List, from the lines below, each one with "count" in it.

== INPUT RECORDS

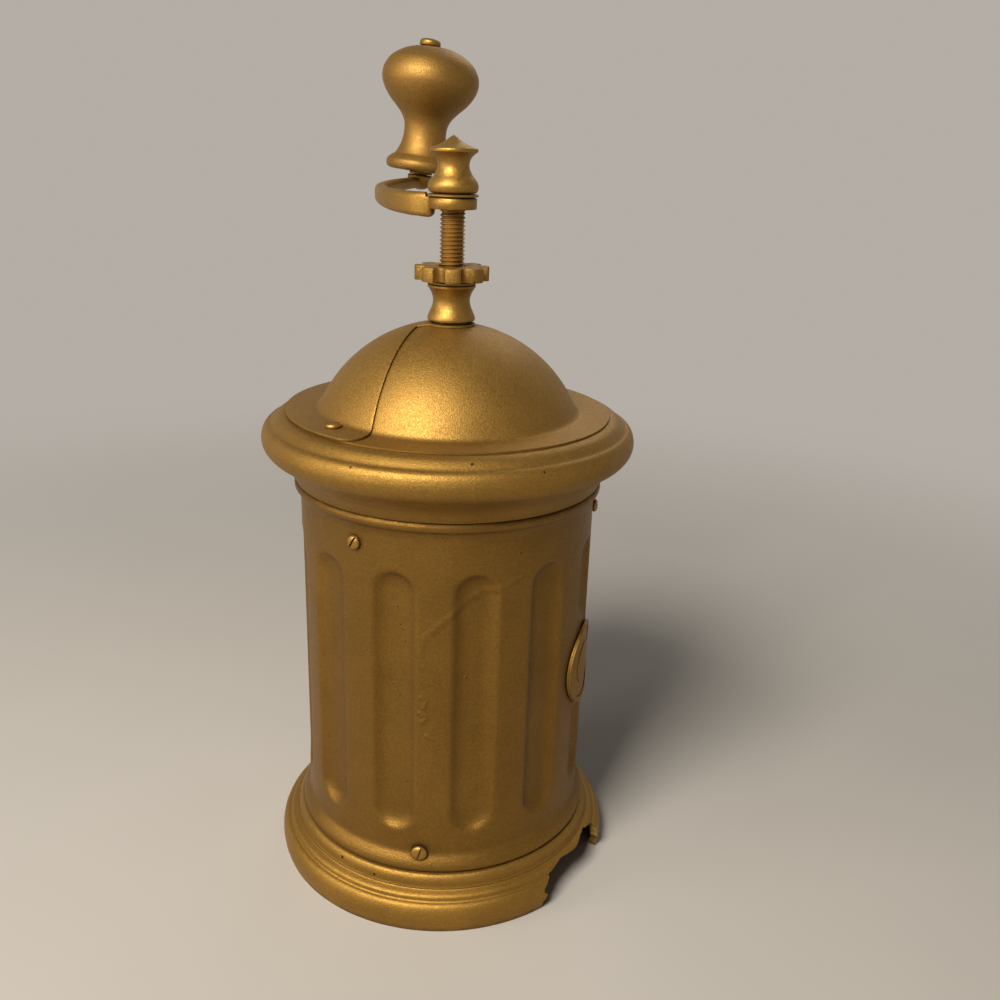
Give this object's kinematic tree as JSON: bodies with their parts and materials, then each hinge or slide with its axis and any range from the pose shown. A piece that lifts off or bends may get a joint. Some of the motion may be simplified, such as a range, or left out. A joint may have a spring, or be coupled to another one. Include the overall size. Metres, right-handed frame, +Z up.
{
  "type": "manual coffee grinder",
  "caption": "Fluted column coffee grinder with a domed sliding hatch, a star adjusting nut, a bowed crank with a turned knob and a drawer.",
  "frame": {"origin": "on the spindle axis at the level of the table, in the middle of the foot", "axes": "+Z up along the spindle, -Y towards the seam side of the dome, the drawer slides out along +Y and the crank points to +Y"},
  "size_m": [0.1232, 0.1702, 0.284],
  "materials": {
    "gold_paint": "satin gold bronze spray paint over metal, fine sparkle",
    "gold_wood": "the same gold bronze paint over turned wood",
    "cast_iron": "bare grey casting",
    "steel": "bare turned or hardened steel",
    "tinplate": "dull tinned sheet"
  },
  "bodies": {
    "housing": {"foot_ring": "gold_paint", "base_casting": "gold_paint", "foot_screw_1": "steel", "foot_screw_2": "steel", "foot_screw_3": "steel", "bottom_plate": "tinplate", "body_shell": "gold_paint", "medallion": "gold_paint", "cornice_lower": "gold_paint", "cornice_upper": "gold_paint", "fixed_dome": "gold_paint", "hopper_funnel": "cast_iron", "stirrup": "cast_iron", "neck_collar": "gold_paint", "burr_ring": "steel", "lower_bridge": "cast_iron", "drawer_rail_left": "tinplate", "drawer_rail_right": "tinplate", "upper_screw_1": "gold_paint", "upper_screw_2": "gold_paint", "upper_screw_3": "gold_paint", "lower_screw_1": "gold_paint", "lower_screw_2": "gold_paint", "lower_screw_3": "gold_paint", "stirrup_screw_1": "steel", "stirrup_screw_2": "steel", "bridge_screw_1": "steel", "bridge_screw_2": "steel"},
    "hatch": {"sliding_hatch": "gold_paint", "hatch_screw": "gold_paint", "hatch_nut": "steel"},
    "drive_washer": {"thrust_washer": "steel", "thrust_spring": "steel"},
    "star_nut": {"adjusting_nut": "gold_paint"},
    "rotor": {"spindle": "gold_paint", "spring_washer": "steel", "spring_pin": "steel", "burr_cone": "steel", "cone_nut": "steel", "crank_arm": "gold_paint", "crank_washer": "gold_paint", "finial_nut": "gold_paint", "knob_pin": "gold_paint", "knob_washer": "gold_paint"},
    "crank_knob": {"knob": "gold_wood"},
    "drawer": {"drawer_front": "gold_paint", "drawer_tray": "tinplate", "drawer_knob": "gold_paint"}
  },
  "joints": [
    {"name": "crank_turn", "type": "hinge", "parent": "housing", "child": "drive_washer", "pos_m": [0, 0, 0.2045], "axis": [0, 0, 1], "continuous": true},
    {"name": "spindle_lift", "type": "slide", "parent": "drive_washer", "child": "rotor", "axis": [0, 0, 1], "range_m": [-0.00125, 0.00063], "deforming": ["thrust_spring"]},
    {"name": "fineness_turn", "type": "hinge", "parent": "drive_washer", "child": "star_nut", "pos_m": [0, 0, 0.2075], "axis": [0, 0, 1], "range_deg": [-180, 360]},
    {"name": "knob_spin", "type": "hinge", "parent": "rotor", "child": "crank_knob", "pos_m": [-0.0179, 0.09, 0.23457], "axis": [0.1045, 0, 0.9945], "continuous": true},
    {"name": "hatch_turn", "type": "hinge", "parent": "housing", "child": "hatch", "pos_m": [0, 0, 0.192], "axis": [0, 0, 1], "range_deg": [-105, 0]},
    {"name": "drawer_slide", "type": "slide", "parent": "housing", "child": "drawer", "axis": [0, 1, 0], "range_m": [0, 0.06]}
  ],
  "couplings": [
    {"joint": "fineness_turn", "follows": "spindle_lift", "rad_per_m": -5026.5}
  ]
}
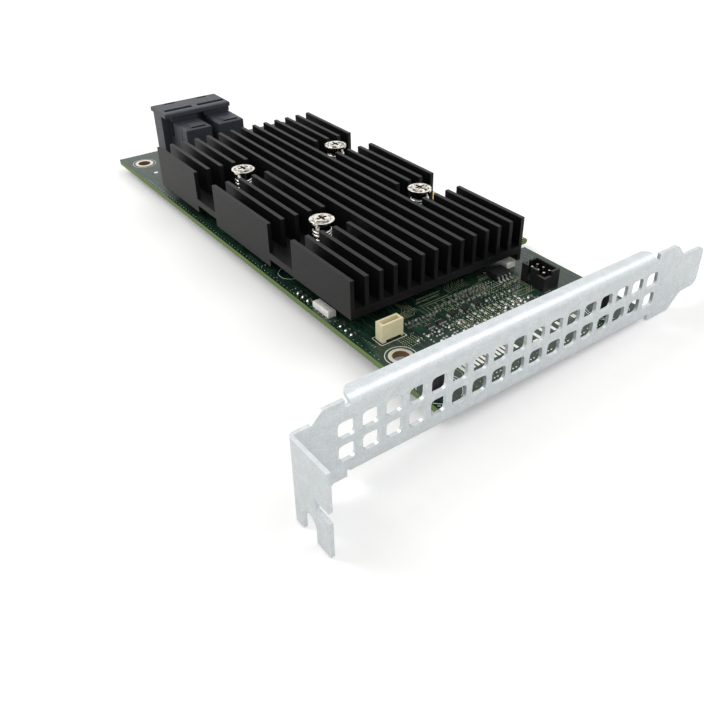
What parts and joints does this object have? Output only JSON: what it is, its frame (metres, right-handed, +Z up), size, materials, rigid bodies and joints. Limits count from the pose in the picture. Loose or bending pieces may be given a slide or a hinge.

====
== INPUT RECORDS

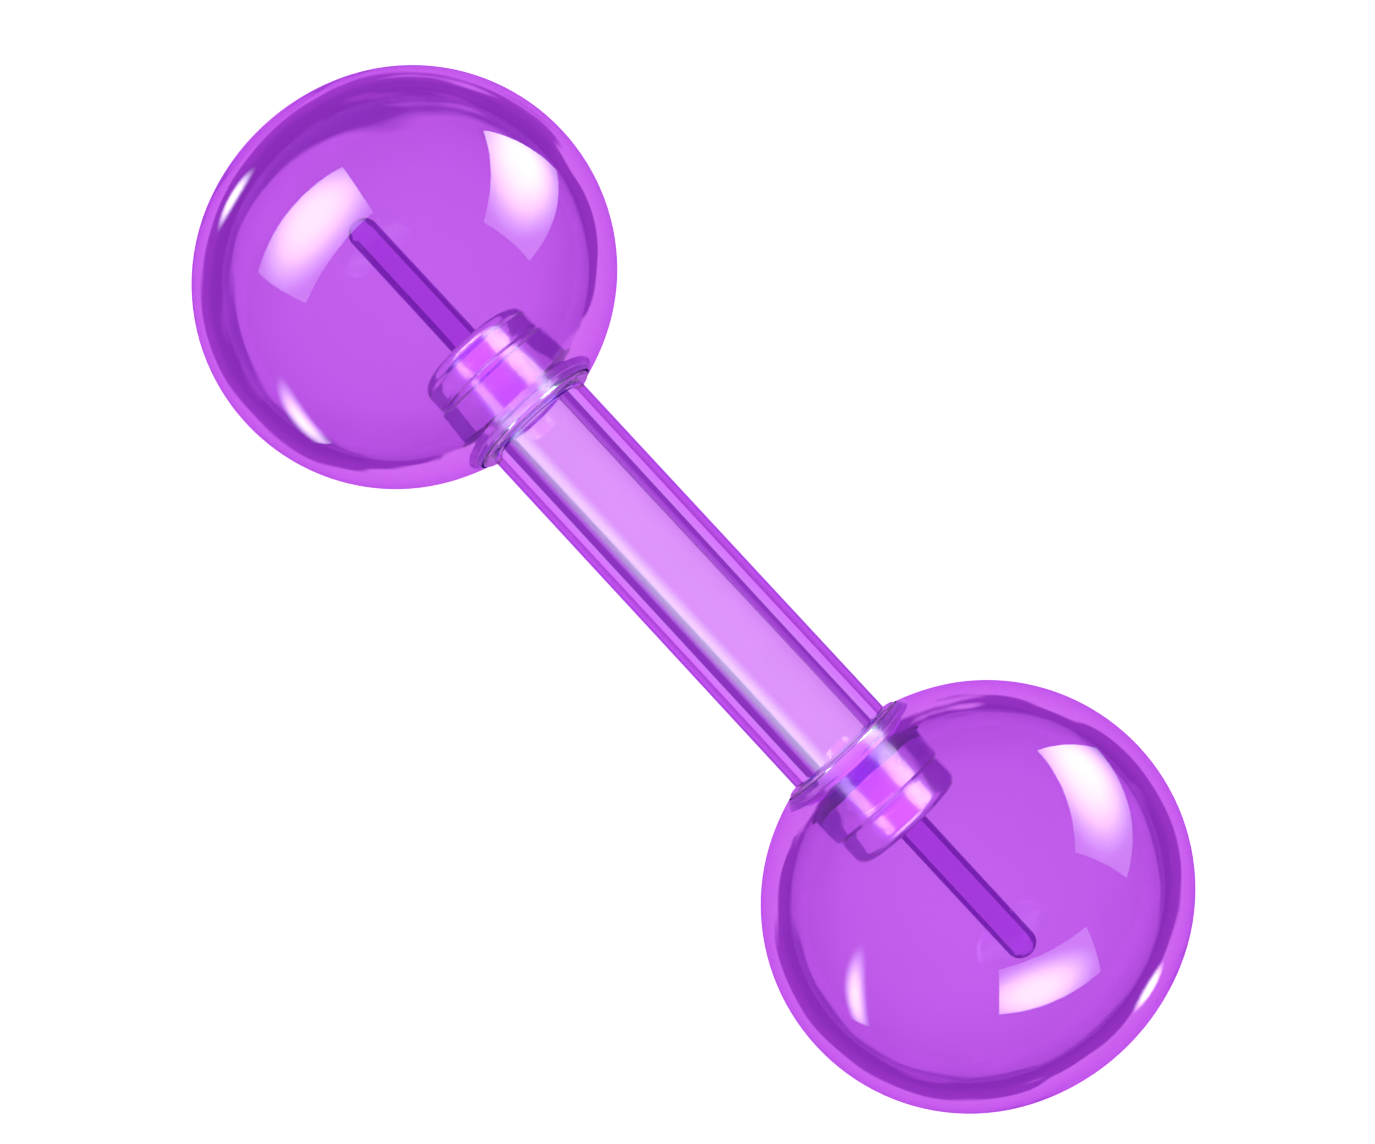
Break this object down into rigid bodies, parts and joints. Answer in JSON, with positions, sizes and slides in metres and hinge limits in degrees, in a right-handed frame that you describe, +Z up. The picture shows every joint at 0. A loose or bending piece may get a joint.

====
== INPUT RECORDS

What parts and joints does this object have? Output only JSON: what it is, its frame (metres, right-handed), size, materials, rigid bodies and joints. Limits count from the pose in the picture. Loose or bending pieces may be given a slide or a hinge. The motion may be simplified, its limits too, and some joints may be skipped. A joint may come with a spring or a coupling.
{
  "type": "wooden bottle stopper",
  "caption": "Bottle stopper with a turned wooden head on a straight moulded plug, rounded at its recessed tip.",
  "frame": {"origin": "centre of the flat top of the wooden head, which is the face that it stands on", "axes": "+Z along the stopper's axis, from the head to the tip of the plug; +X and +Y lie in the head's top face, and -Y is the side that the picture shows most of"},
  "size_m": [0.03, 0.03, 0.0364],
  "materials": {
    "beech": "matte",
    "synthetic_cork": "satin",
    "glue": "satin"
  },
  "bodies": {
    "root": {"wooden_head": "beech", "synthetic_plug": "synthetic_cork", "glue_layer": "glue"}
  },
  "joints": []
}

====

EXERCISE RESPONSE:
What parts and joints does this object have? Output only JSON: what it is, its frame (metres, right-handed, +Z up), size, materials, rigid bodies and joints. Limits count from the pose in the picture. Loose or bending pieces may be given a slide or a hinge.
What parts and joints does this object have? Output only JSON: what it is, its frame (metres, right-handed), size, materials, rigid bodies and joints. Limits count from the pose in the picture. Loose or bending pieces may be given a slide or a hinge. The motion may be simplified, its limits too, and some joints may be skipped. A joint may come with a spring or a coupling.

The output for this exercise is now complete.